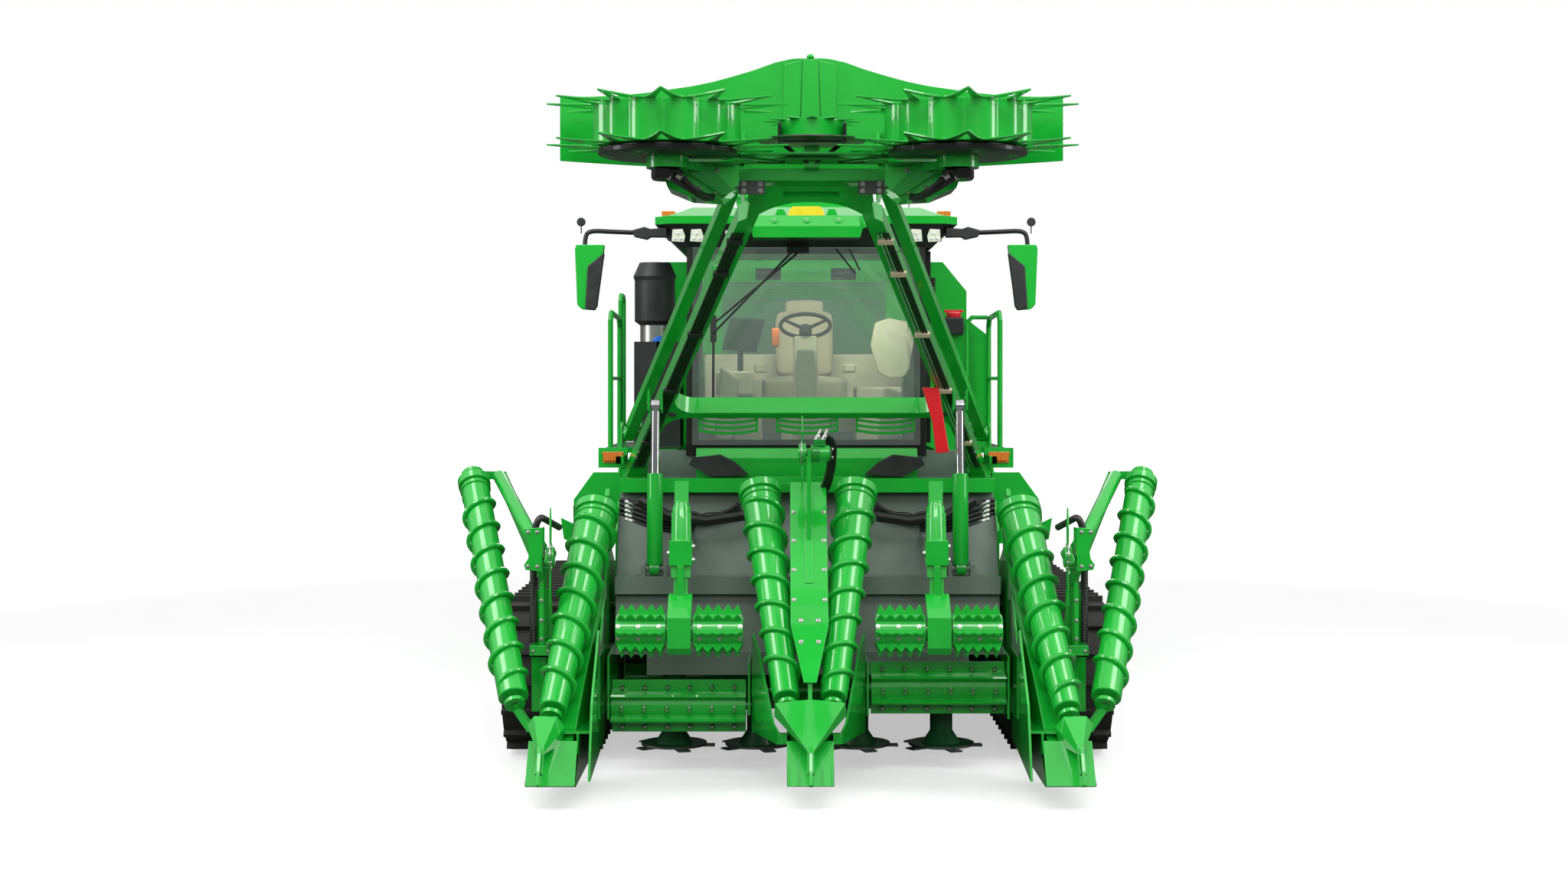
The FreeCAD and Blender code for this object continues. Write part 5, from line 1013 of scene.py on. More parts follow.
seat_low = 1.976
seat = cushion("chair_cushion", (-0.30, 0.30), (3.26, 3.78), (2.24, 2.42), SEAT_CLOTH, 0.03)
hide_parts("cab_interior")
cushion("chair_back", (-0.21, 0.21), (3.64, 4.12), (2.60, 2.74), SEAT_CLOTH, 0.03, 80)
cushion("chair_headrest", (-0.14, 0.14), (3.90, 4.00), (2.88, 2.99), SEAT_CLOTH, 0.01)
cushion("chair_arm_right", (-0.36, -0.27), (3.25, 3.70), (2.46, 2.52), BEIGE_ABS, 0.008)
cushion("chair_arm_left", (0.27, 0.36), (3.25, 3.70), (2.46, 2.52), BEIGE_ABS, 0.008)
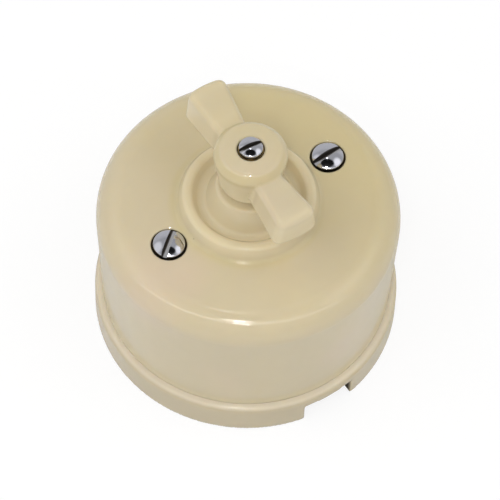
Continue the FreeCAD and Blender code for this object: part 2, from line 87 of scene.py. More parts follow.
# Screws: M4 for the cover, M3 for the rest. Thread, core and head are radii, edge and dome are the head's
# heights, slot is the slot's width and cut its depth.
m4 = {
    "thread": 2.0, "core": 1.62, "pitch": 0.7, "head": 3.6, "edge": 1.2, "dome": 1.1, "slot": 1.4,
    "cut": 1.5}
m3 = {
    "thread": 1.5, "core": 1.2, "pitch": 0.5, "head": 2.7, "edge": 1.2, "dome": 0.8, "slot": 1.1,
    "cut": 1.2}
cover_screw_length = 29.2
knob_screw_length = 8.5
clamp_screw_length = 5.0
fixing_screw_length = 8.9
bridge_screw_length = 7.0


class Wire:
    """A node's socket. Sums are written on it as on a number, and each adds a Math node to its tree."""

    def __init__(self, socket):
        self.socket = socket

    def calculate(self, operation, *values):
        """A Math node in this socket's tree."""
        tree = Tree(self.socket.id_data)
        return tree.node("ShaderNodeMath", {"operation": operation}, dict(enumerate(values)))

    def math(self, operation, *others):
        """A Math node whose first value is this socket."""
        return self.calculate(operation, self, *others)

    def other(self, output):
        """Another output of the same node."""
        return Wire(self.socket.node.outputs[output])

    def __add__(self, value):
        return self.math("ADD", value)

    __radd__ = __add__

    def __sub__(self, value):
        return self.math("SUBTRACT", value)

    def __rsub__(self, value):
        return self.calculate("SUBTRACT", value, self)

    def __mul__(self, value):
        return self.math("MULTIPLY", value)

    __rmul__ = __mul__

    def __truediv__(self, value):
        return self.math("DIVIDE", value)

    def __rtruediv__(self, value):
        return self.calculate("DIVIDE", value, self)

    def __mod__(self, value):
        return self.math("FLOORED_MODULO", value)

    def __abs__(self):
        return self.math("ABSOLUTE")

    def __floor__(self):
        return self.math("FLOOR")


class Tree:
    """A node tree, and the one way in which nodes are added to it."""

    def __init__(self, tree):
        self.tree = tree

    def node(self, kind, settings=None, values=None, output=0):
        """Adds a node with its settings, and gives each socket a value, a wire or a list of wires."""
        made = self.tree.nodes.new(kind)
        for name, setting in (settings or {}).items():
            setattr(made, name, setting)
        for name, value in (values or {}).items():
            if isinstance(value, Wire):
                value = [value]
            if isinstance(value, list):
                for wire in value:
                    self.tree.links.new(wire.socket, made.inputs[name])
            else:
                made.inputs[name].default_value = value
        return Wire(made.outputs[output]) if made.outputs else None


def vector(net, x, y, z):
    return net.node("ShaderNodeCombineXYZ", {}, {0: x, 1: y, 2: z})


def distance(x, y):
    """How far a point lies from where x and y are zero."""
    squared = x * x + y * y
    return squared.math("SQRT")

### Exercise
Write out word for word only the lines from the start of the entries down to the line with "0.36), (3.25, 3.70), (2.46, 2.52), BEIGE_ABS, 0.008)", please, including both ends.

### Answer below
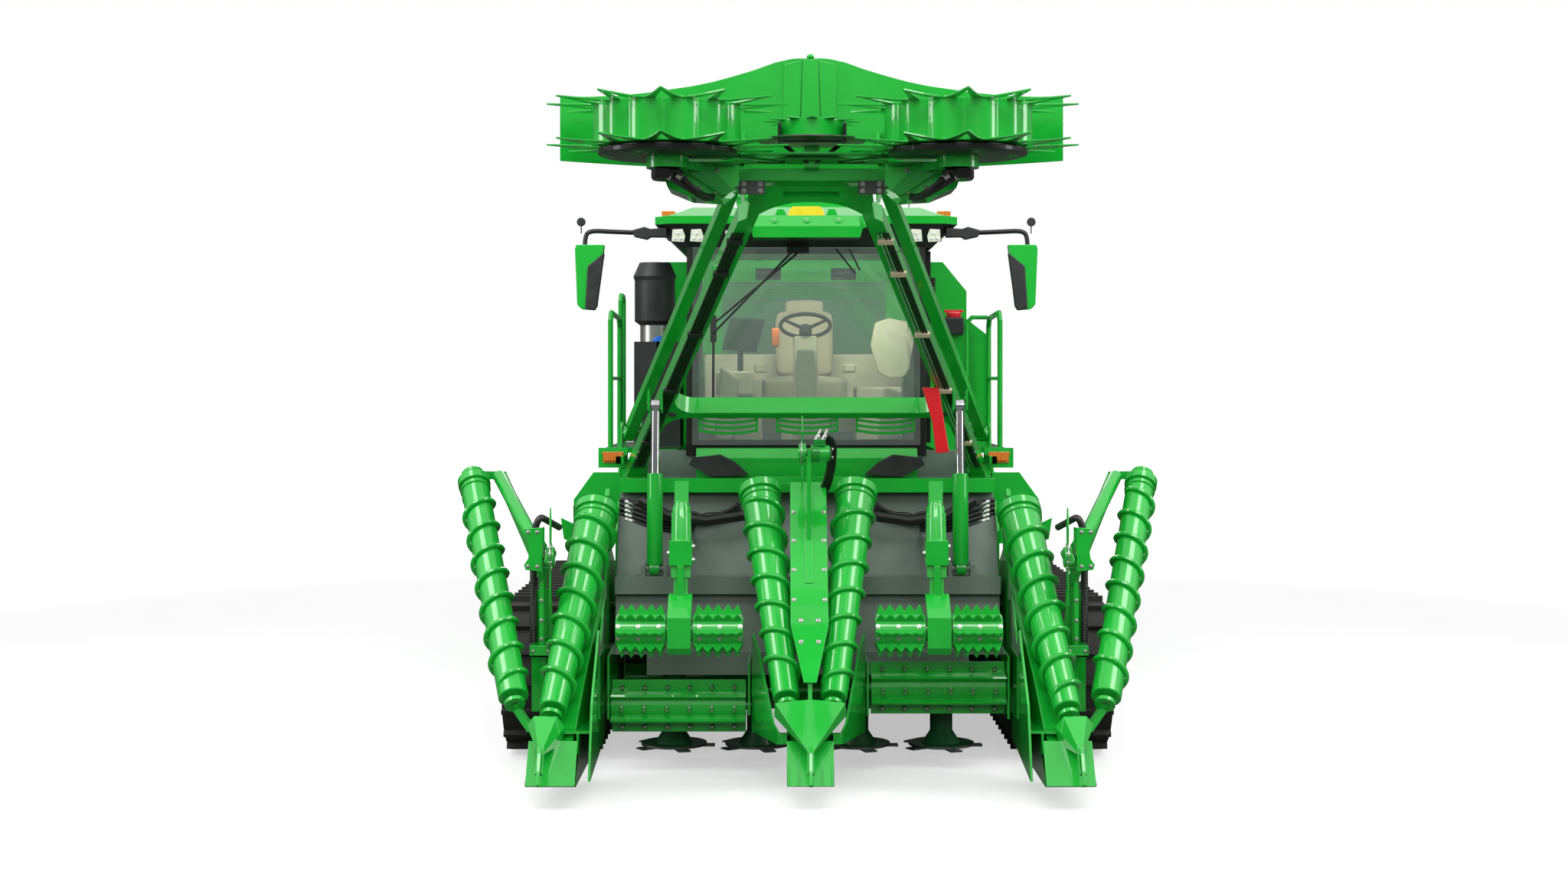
The FreeCAD and Blender code for this object continues. Write part 5, from line 1013 of scene.py on. More parts follow.
seat_low = 1.976
seat = cushion("chair_cushion", (-0.30, 0.30), (3.26, 3.78), (2.24, 2.42), SEAT_CLOTH, 0.03)
hide_parts("cab_interior")
cushion("chair_back", (-0.21, 0.21), (3.64, 4.12), (2.60, 2.74), SEAT_CLOTH, 0.03, 80)
cushion("chair_headrest", (-0.14, 0.14), (3.90, 4.00), (2.88, 2.99), SEAT_CLOTH, 0.01)
cushion("chair_arm_right", (-0.36, -0.27), (3.25, 3.70), (2.46, 2.52), BEIGE_ABS, 0.008)
cushion("chair_arm_left", (0.27, 0.36), (3.25, 3.70), (2.46, 2.52), BEIGE_ABS, 0.008)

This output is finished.